I'd have to agree with some of the others -- don't overlook Windows, as long as you're getting something that supports the Windows Subsystem for Linux. Between that, plus Docker for Windows, Windows has come a long way toward being a viable development environment.

In the past, I struggled with getting languages like Python, Ruby, C, and C++ (without the Microsoft extensions in .NET) set up and in a useful state. I had no problem setting Windows Subsystem for Linux installed, configured, and then I pulled down some repositories from GitHub in these languages, built, and ran the applications.

My only hesitation is if you want to use this environment to run a business. I have a company-issued MacBook Pro where I do all of my work development. I only use my home Windows PC for personal projects, which usually amount to a very small prototype to get my feet wet with a particular language or library. If you're anywhere from a freelancer trying to have a development environment to do work for clients to an IT department at a company, you're going to want to watch this are for changes/improvements, and maybe pilot it, but not invest fully in it until you've proven it out. Microsoft even advertises it as beta software.

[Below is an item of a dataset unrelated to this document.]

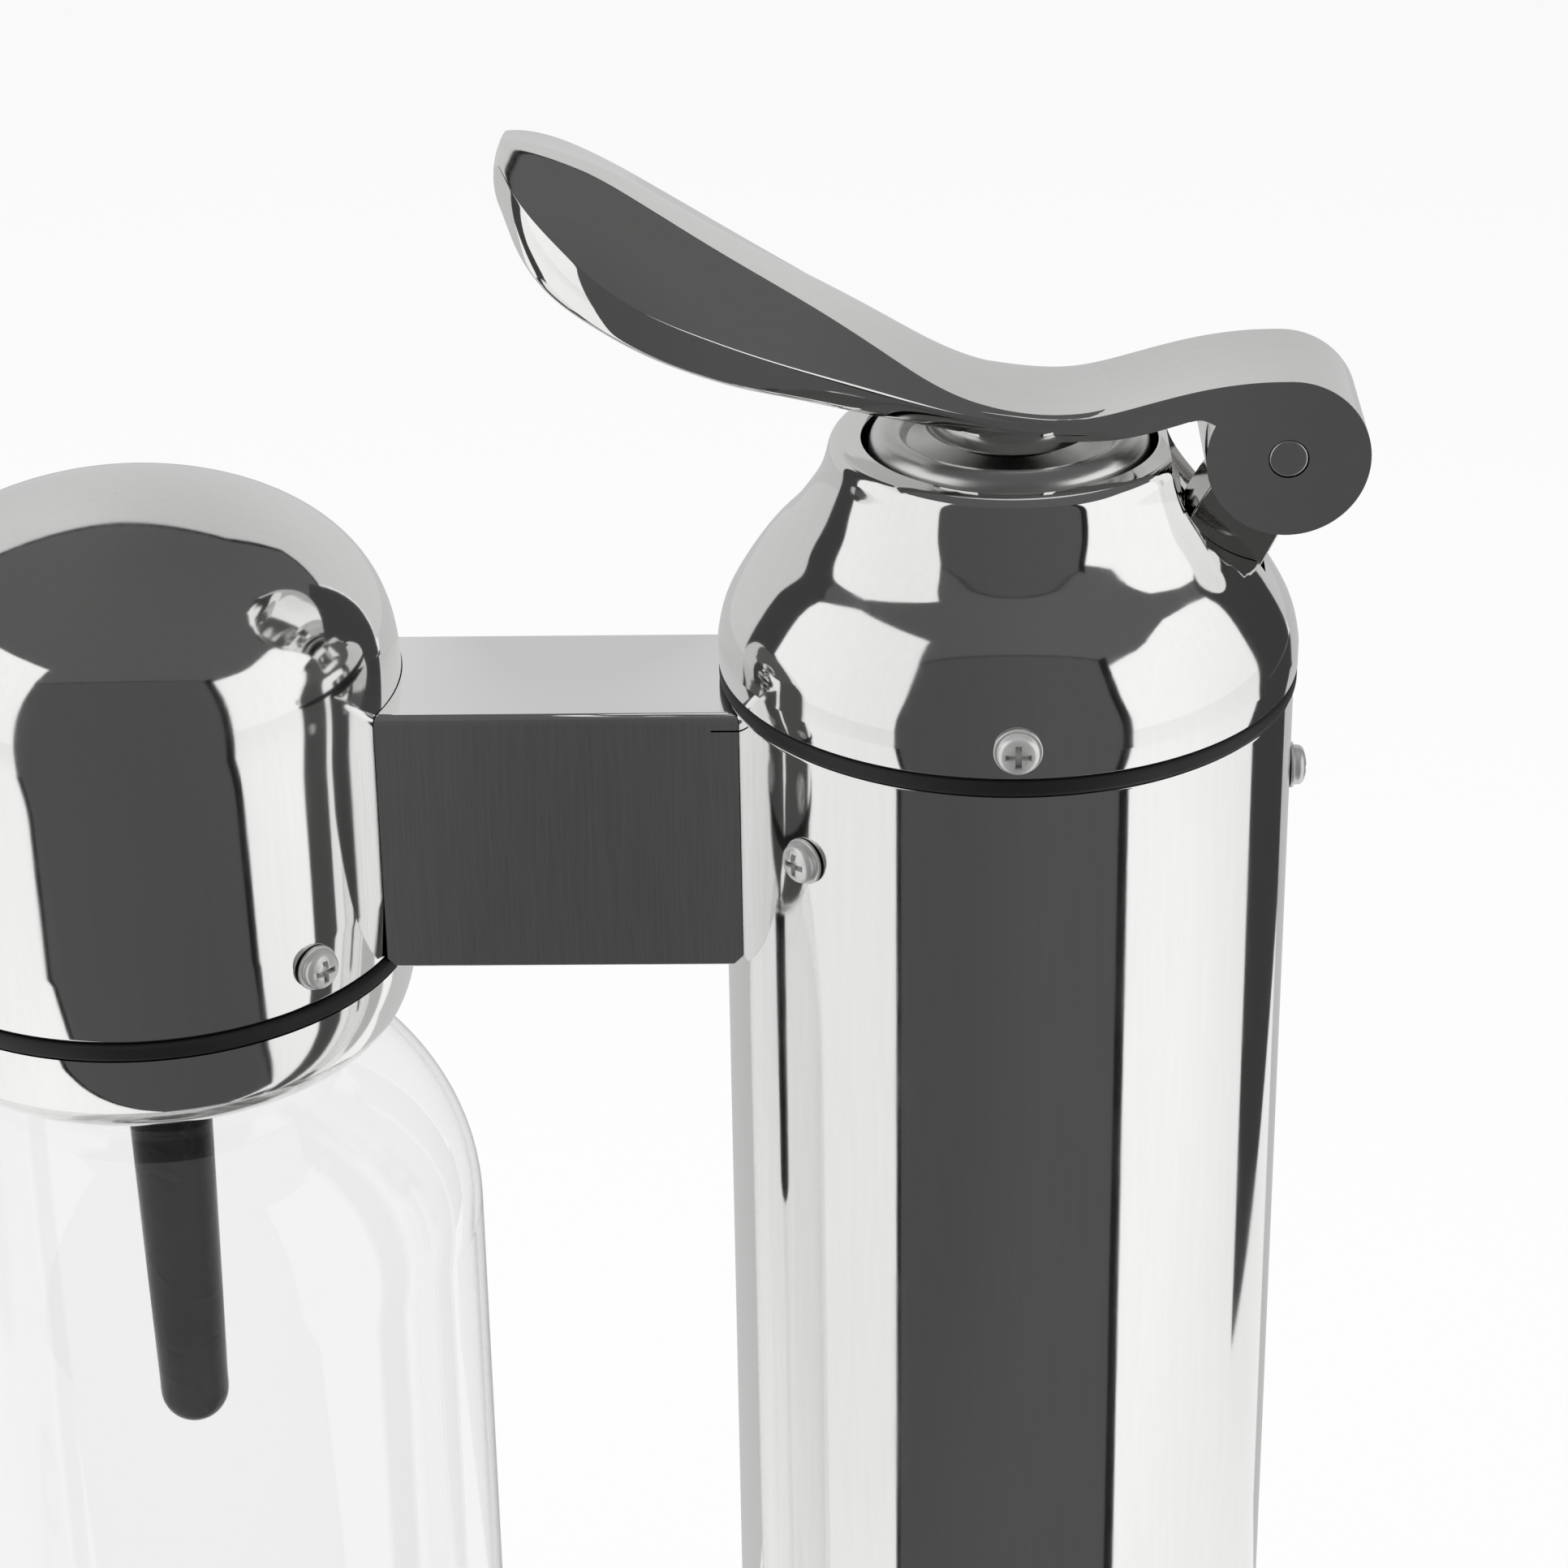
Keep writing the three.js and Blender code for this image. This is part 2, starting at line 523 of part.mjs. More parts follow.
function gasHose() {
  const from = leftX + nozzle.r + hose.inset;
  const to = rightX - cylinderValve.r - hose.inset;
  const z = seatHeight - hose.drop;
  const bore = levelBar(hose.boreR, from - overrun, to + overrun, 0, z, smallSteps / 2);
  return levelBar(hose.r, from, to, 0, z).subtract(bore);
}

function headShell() {
  const rise = head.rimDrop + head.crown;
  const outline = (r, height) => domeShares.map(([across, up]) => [r * across, headRim + height * up]);
  const outer = turned([[0, headRim], ...outline(head.r, rise), [0, headRim + rise]]);
  const innerRise = rise - head.wall;
  const innerR = head.r - head.wall;
  const innerSide = [[innerR * domeShares[0][0], headRim - overrun], ...outline(innerR, innerRise)];
  const inner = turned([[0, headRim - overrun], ...innerSide, [0, headRim + innerRise]]);
  let shell = outer.subtract(inner).subtract(hosePort(head.r, 0)).subtract(spineSlot(0, head.r + overrun));
  for (const angle of headScrewAngles) {
    shell = shell.subtract(screwHole(head.r, angle, seatHeight - screwAt.headDrop));
  }
  return shell;
}

function headBlockSolid() {
  const bottom = seatHeight - headBlock.bottom;
  const flange = seatHeight - headBlock.flangeDrop;
  const top = seatHeight - headBlock.top;
  const outer = turned([[0, bottom], [headBlock.skirtR, bottom], [headBlock.skirtR, flange],
    [headBlockR, flange], [headBlockR, top], [0, top]]);
  const mouth = seatHeight - bottle.mouthDrop + fit;
  const socket = disc(headBlock.socketR, bottom - overrun, mouth + seal.height + seam, roundSteps / 2);
  const bore = disc(nozzle.r + fit, bottom, seatHeight - nozzle.top + fit, smallSteps);
  const reliefBore = disc(relief.stemR + fit, top - relief.stemHeight - fit, top + overrun, smallSteps);
  let solid = outer.subtract(socket).subtract(bore).subtract(hosePort(head.r, 0));
  solid = solid.subtract(reliefBore.translate(-relief.offset, 0, 0));
  for (const angle of headScrewAngles) {
    solid = solid.subtract(screwHole(head.r, angle, seatHeight - screwAt.headDrop));
  }
  return solid;
}

function headGasketRing() {
  const outer = head.r + headGasket.proud;
  return ring(outer - headGasket.wall, outer, headRim - headGasket.height, headRim - seam);
}

function headCollar() {
  const low = collarTop - collar.drop;
  const sweep = (r, lip, drop) =>
    arc(0, 0, 1, 90, 0, 6).map(([x, z]) => [lip + (r - lip) * x, collarTop - drop * z]);
  const outer = sweep(collar.r, collar.lipR, collar.drop);
  const inner = sweep(collar.r - collar.wall, collar.lipR - collar.wall, collar.drop - collar.wall).reverse();
  const roll = [
    [collar.mouthR, low + collar.lipRoll / 2], [collar.mouthR + collar.lipRoll, low - collar.lipRoll / 2],
  ];
  return turned([...roll, ...outer, [collar.r, collarTop], [collar.r - collar.wall, collarTop], ...inner]);
}

function bottleSeal() {
  const low = seatHeight - bottle.mouthDrop + fit;
  return ring(nozzle.r + fit, headBlock.socketR - fit, low, low + seal.height, roundSteps / 2);
}

function nozzleSolid() {
  const tip = seatHeight - nozzle.tip;
  const taperZ = seatHeight - nozzle.taperFrom;
  const top = seatHeight - nozzle.top;
  const round = arc(0, tip + nozzle.tipR, nozzle.tipR, -75, 0, 4);
  const hole = disc(nozzle.orificeR, tip - overrun, tip + nozzle.orificeDepth, smallSteps / 2);
  const profile = [[0, tip], ...round, [nozzle.r, taperZ], [nozzle.r, top], [0, top]];
  return turned(profile, smallSteps).subtract(hole);
}

function reliefValve() {
  const top = seatHeight - headBlock.top;
  const profile = [
    [0, top - relief.stemHeight], [relief.stemR, top - relief.stemHeight], [relief.stemR, top + seam],
    [relief.r, top + seam], [relief.r, top + relief.height], [0, top + relief.height],
  ];
  return turned(profile, smallSteps).translate(-relief.offset, 0, 0);
}

function bottleWall(inset) {
  const r = bottle.r - inset;
  const neckR = bottle.neckR - inset;
  const low = seatHeight - bottle.mouthDrop - bottle.height + inset;
  const heel = arc(r - bottle.heelR, low + bottle.heelR, bottle.heelR, -90, 0, 3);
  const stop = THREE.MathUtils.radToDeg(Math.acos((neckR - r + shoulder.reach) / shoulder.reach));
  const rise = shoulder.bottom - shoulder.top - inset;
  const dome = arc(0, 0, 1, 0, stop, 9).map(([x, z]) => [
    r - shoulder.reach + shoulder.reach * x, seatHeight - shoulder.bottom + rise * z,
  ]);
  return [[0, low + bottle.punt], ...heel, ...dome];
}

function bottleSolid() {
  const mouth = seatHeight - bottle.mouthDrop;
  const outer = turned([...bottleWall(0), [bottle.neckR, mouth], [0, mouth]]);
  const neckR = bottle.neckR - bottle.wall;
  return outer.subtract(turned([...bottleWall(bottle.wall), [neckR, mouth + overrun], [0, mouth + overrun]]));
}

function screwSolid() {
  const washer = screw.washerHeight;
  const crown = washer + screw.headHeight;
  const profile = [
    [0, -screw.shankLength], [screw.shankR, -screw.shankLength], [screw.shankR, 0], [screw.washerR, 0],
    [screw.washerR, washer], [screw.headR, washer], [screw.headR, (washer + 2 * crown) / 3],
    [screw.crownR, crown], [0, crown],
  ];
  const half = cross.length / 2;
  const arms = [[half, cross.width / 2], [cross.width / 2, half]];
  return arms.reduce(
    (solid, [x, y]) => solid.subtract(block(-x, x, -y, y, crown - cross.depth, crown + overrun)),
    turned(profile, screwSteps),
  );
}

function screws(name, surfaceR, z, angles) {
  return angles.map((angle, i) => {
    const mesh = piece(name + "_" + (i + 1), screwSolid(), satin);
    const r = surfaceR + seam;
    mesh.position.set(r * Math.cos(angle), r * Math.sin(angle), z);
    mesh.rotation.set(0, Math.PI / 2, angle, "ZYX");
    return mesh;
  });
}

function feet() {
  const places = [[1, 1], [1, -1], [-1, 1], [-1, -1]];
  return places.map(([sideX, sideY], i) => {
    const x = rightX + base.endR - foot.insetX;
    const mesh = piece("foot_" + (i + 1), disc(foot.r, 0, foot.height, smallSteps), rubber);
    mesh.position.set(sideX * x, sideY * (base.endR - foot.insetY), 0);
    return mesh;
  });
}

const baseGroup = new THREE.Group();
baseGroup.add(
  piece("base_plate", basePlate(), greyPlastic),
  piece("base_cover", baseCover(), brushed),
  ...feet(),
);

const towerGroup = new THREE.Group();
towerGroup.position.x = rightX;
const locatorR = tower.r - tower.wall - fit;
towerGroup.add(
  piece("tube_locator", ring(locatorR - locator.wall, locatorR, coverTop + seam, coverTop + locator.height),
    blackPlastic),
  piece("tower_tube", towerTube(), polished),
  piece("co2_cylinder", co2Cylinder(), aluminium),
  piece("cylinder_valve", cylinderValveSolid(), brass),
  piece("valve_block", valveBlockSolid(), blackPlastic),
  piece("tower_gasket", towerGasketRing(), rubber),
  piece("tower_cap", towerCap(), polished),
  piece("push_button", pushButton(), satin),
  piece("push_rod", pushRod(), brass),
  piece("rod_guide", rodGuide(), greyPlastic),
  piece("button_spring", buttonSpring(), satin),
  piece("hinge_bracket", hingeBracket(), polished),
  piece("hinge_pin", hingePin(), satin),
  piece("lever", lever(), polished),
  ...screws("cap_screw", cap.skirtR, seatHeight + screwAt.capRise, capScrewAngles),
  ...screws("tube_screw", tower.r, seatHeight - screwAt.tubeDrop, tubeScrewAngles),
);

const armGroup = new THREE.Group();
armGroup.add(
  piece("arm_shell", armShell(), brushed),
  piece("arm_floor", armFloor(), brushed),
  piece("arm_spine", armSpine(), satin),
  piece("gas_hose", gasHose(), greyPlastic),
);

const headGroup = new THREE.Group();
headGroup.position.x = leftX;
headGroup.add(
  piece("head_shell", headShell(), polished),
  piece("head_block", headBlockSolid(), blackPlastic),
  piece("head_gasket", headGasketRing(), rubber),
  piece("head_collar", headCollar(), polished),
  piece("relief_valve", reliefValve(), brass),
  piece("bottle_seal", bottleSeal(), rubber),
  piece("nozzle", nozzleSolid(), blackPlastic),
  piece("bottle", bottleSolid(), clear),
  piece("drip_tray", dripTray(), polished),
  ...screws("head_screw", head.r, seatHeight - screwAt.headDrop, headScrewAngles),
);

const waterMaker = new THREE.Group();
waterMaker.add(baseGroup, towerGroup, armGroup, headGroup);

export default waterMaker;
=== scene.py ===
import math
from contextlib import contextmanager

import bmesh
import bpy
from bpy.props import FloatProperty, FloatVectorProperty, PointerProperty
from mathutils import Matrix, Vector


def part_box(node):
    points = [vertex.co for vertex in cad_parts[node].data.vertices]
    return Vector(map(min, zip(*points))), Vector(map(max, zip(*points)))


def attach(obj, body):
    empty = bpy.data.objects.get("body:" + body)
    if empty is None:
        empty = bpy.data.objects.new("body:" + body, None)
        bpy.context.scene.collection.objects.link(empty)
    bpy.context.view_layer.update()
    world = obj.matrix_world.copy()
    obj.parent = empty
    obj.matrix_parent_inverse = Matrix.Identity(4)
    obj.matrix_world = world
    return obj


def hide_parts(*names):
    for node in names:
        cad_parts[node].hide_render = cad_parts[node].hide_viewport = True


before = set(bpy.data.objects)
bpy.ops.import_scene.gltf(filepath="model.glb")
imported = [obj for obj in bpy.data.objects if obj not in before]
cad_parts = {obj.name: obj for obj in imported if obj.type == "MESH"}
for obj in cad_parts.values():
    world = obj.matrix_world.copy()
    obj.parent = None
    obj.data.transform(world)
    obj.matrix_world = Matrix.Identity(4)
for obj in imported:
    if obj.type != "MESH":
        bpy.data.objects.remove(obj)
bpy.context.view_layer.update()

bl_info = {
    "name": "Sparkling Water Maker",
    "version": (1, 0, 0),
    "blender": (4, 5, 0),
    "location": "3D View > Sidebar > Water Maker",
    "description": "Smooth pieces, finishes and studio for a sparkling water maker",
    "category": "Object",
}

# Units: metres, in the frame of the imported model.
MM = 0.001


def centre_x(node):
    """The X of a round node's upright axis."""
    low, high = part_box(node)
    return (low.x + high.x) / 2


TOWER_X = centre_x("tower_tube")
HEAD_X = centre_x("head_shell")
SEAT_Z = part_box("tower_cap")[0].z

# The play between pieces that move on each other, and the radii of the arm's hollow ends.
FIT = 0.3 * MM
TOWER_END_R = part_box("tower_tube")[1].x - TOWER_X + 0.2 * FIT
HEAD_END_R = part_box("head_shell")[1].x - HEAD_X + 0.2 * FIT

ROUND_SIDES = 160
SMALL_SIDES = 48
ARC_STEPS = 6
POLE_R = 0.08 * MM
WELD = 0.0005 * MM


# Settings that a user would change.

def size(name, description, default):
    """A length in metres."""
    return FloatProperty(name=name, description=description, default=default, unit="LENGTH", precision=5)


def shade(name, description, default):
    """A linear colour without alpha."""
    return FloatVectorProperty(
        name=name, description=description, default=default, size=3, min=0, max=1, subtype="COLOR")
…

If this is viable, this would probably give you full access to more languages and tools and environments than any other single development platform, since you're effectively running two operating systems side-by-side without the heaviness of a VM. I run development environments for Ruby, Python, C, C++, and Haskell in WSL and Microsoft .NET and JVM-platform in Windows. I have Atom, Eclipse, and Visual Studio installed on Windows. I run database software in Windows-world, compilers in both Windows and WSL as appropriate, and web servers in both depending on the target language. Add Docker containers to the mix (which can be reached from both Windows and WSL) and you're in a whole new world of development.